Os raios UVB são os mais deletérios para o ser humano, porque são absorvidos pelo ADN e o efeito fotoquímico é mais direto. “O próprio ADN é o fotossensibilizador da radiação UVB”, conta o professor do IQ-USP.

No caso da luz visível, a fotossensibilização é indireta e depende dos vários fotossensibilizadores endógenos presentes na pele humana, que absorvem a radiação e geram oxidantes reativos. Os fotossensibilizadores são principalmente vitaminas, coenzimas e outros cofatores, incluindo flavina, ácido fólico, nicotinamida, porfirinas e seus derivados, e pigmentos endógenos como melanina e lipofuscina.

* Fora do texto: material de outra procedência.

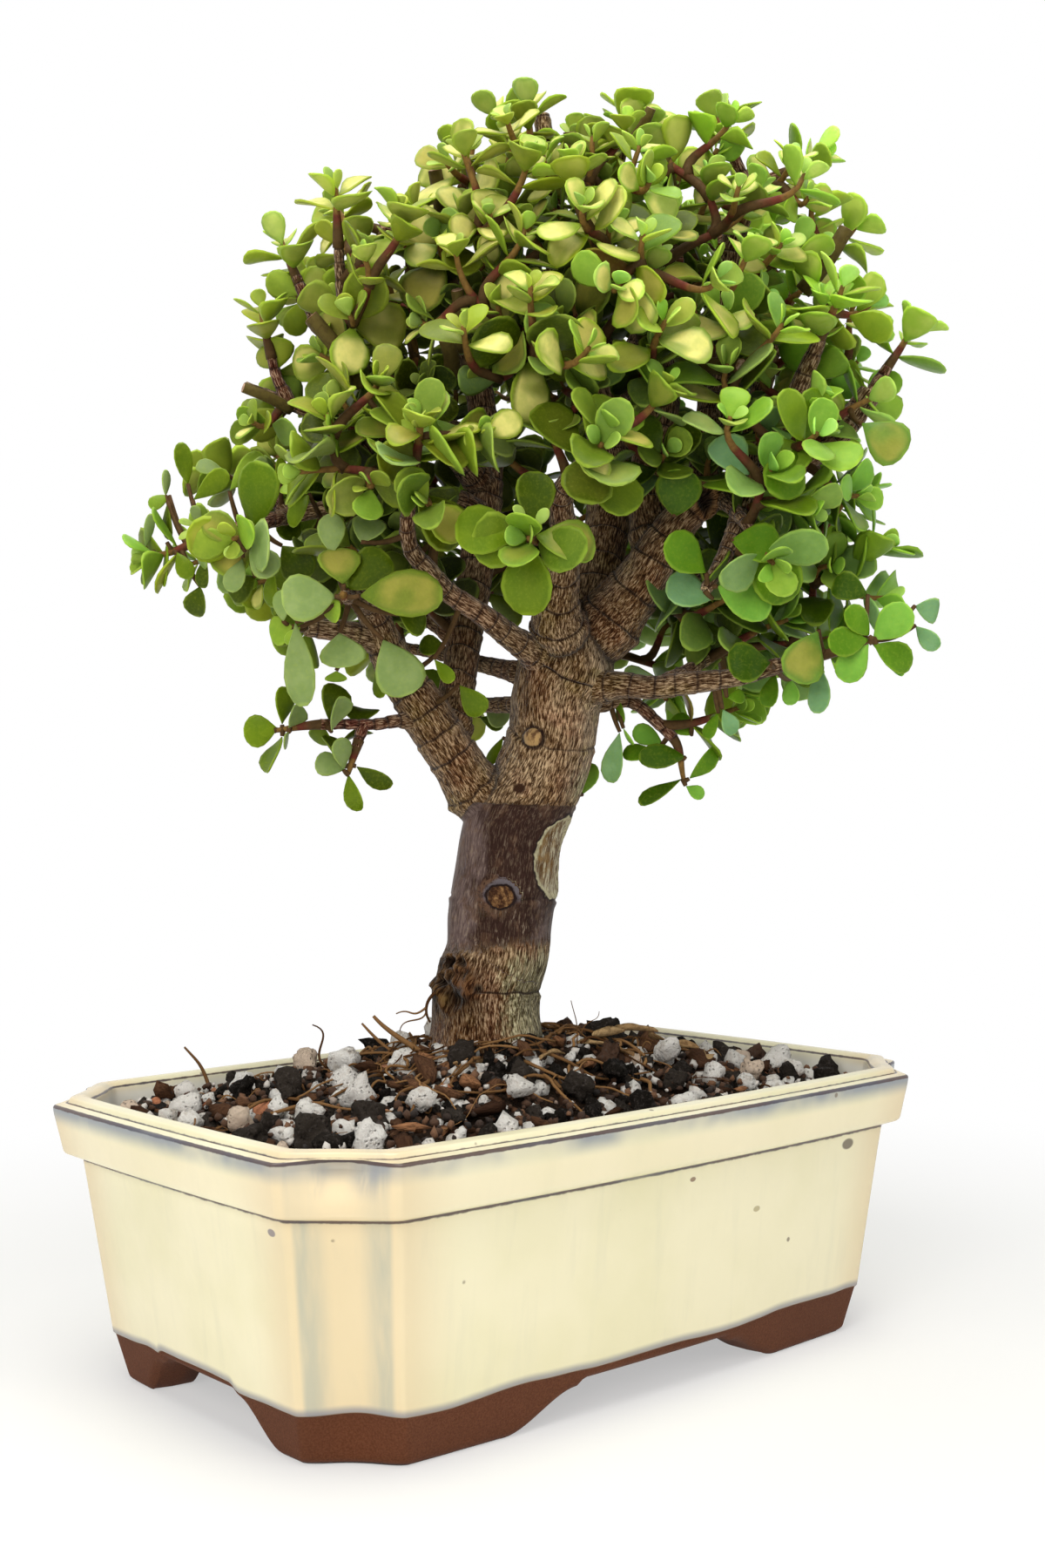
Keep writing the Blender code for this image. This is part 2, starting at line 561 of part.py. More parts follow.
def rings_along(stations, sides, turn=0.0):
    """A ring square to the path at each (point, radius) station, carried along without twisting."""
    points = [Vector(point) for point, _ in stations]
    ways = []
    for i in range(len(points)):
        ahead = points[min(i + 1, len(points) - 1)]
        behind = points[max(i - 1, 0)]
        ways.append((ahead - behind).normalized())
    sideways = ways[0].orthogonal().normalized()
    sideways = Quaternion(ways[0], turn) @ sideways
    rings = []
    for i, (point, radius) in enumerate(stations):
        if i:
            sideways = ways[i - 1].rotation_difference(ways[i]) @ sideways
        across = ways[i].cross(sideways)
        ring = []
        for k in range(sides):
            angle = math.tau * k / sides
            ring.append(Vector(point) + radius * (math.cos(angle) * sideways + math.sin(angle) * across))
        rings.append(ring)
    return rings


def tube(name, stations, sides, turn=0.0):
    """A closed tube of wood or stem."""
    return stacked(name, rings_along(stations, sides, turn))


def limb_sides(stations):
    """How many sides suit the limb's thickest station."""
    thickest = max(radius for _, radius in stations)
    return next(sides for least, sides in LIMB_SIDES if thickest >= least)


def build_trunk(material):
    """The trunk with all its limbs and cut stubs, which grew as one."""
    tubes = []
    for turn, (name, route) in enumerate(LIMBS.items()):
        stations = [(tree_point(*place[:3]), place[3]) for place in route]
        tubes.append(tube(name, stations, limb_sides(stations), turn=0.37 * turn))
    trunk = tubes[0]
    for branch in tubes[1:]:
        combine(trunk, [branch], "UNION")
    return finish(trunk, "trunk", material, sharp=40)


def leaf(name, root, way, face, length):
    """One fleshy leaf: an obovate lens that starts just behind its root."""
    side = way.cross(face).normalized()
    start = root - way * 0.35
    rim = [start]
    rim += [start + way * (length * t) + side * (length * w) for t, w in LEAF_OUTLINE]
    rim += [start + way * (length * t) - side * (length * w) for t, w in LEAF_OUTLINE[::-1]]
    middle = start + way * (length * 0.6)
    points = rim + [middle + face * (LEAF_THICK * 0.3), middle - face * (LEAF_THICK * 0.7)]
    count = len(rim)
    faces = []
    for i in range(count):
        j = (i + 1) % count
        faces += [(i, j, count), (j, i, count + 1)]
    return add_object(name, mesh_from(name, points, faces))


def build_shoot(name, limb, recipe, turn, material):
    """A young stem with crossed pairs of leaves, set on the end of its limb."""
    length, pairs, longest = recipe
    end = tree_point(*LIMBS[limb][-1][:3])
    before = tree_point(*LIMBS[limb][-2][:3])
    way = (end - before).normalized()
    foot = end + way * GAP
    tip = foot + way * length
    thin = STEM_RADIUS * 0.7
    stem = tube(name, [(foot, STEM_RADIUS), (tip - way * 2, thin), (tip, thin * 0.5)], STEM_SIDES, turn)
    sideways = Quaternion(way, turn) @ way.orthogonal().normalized()
    leaves = []
    for pair in range(pairs):
        share = (pair + 0.9) / (pairs + 0.2)
        lean = math.radians(LEAF_LEAN[0] + (LEAF_LEAN[1] - LEAF_LEAN[0]) * share)
        size = longest * (1 - 0.42 * share)
        for half in (0, 1):
            node = foot + way * (length * share + PAIR_STEP * half)
            out = Quaternion(way, (math.pi + PAIR_SKEW) * half + math.pi / 2 * pair) @ sideways
            along = way * math.cos(lean) + out * math.sin(lean)
            up = way * math.sin(lean) - out * math.cos(lean)
            leaves.append(leaf("leaf", node, along, up, size))
    for blade in leaves:
        combine(stem, [blade], "UNION")
    return finish(stem, name, material, sharp=35)


def main():
    clear_scene()
    materials = {name: make_material(name) for name in MATERIALS}
    build_pot(materials["glaze"])
    for name, side in (("drain_screen_left", -1), ("drain_screen_right", 1)):
        build_screen(name, side, materials["screen"])
    build_soil(materials["soil"])
    luck = random.Random(7)
    for name, grain in GRAINS.items():
        build_grain(name, grain, materials[grain[4]], luck)
    build_trunk(materials["bark"])
    for number, (limb, recipe) in enumerate(SHOOTS.items()):
        build_shoot("shoot_" + limb, limb, recipe, SHOOT_TURN * number, materials["leaf"])


main()
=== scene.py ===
import math
import random
from types import SimpleNamespace

import bmesh
import bpy
import numpy as np
from mathutils import Matrix, Vector


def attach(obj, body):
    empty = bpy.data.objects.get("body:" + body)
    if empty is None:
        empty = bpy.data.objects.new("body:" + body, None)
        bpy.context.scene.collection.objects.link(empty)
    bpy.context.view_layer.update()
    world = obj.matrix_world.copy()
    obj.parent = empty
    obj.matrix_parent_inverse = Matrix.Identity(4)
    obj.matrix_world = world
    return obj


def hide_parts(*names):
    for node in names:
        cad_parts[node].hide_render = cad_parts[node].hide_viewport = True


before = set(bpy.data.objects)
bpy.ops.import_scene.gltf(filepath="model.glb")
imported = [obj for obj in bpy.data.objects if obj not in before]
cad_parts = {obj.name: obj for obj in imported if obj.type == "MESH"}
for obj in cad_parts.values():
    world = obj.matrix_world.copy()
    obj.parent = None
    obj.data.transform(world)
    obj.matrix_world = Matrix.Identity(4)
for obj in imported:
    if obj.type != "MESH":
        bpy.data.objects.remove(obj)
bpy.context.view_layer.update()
mm = 0.001  # every length below is in mm until it goes into a mesh
print("frame loaded")


# Numbers and noise

def smoothStep(low, high, value):
    # 0 below low, 1 above high, and 3t^2 - 2t^3 between them
    t = np.clip((value - low) / (high - low), 0, 1)
    return t * t * (3 - 2 * t)


def bump(value, width):
    # a bell of height 1 and that half width, exp(-(value / width)^2)
    return np.exp(-(value / width) ** 2)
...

A suscetibilidade de células, tecidos e organelas a danos causado pela radiação solar depende da presença e da concentração desses fotossensibilizadores endógenos. “Mitocôndrias e lisossomas, por exemplo, têm uma grande quantidade de flavoproteínas e, portanto, de flavinas”, afirma o investigador.

O artigo The phototoxicity action spectra of visible light in HaCaT keratinocytes pode ser lido em: www.sciencedirect.com/science/article/abs/pii/S101113442300057X.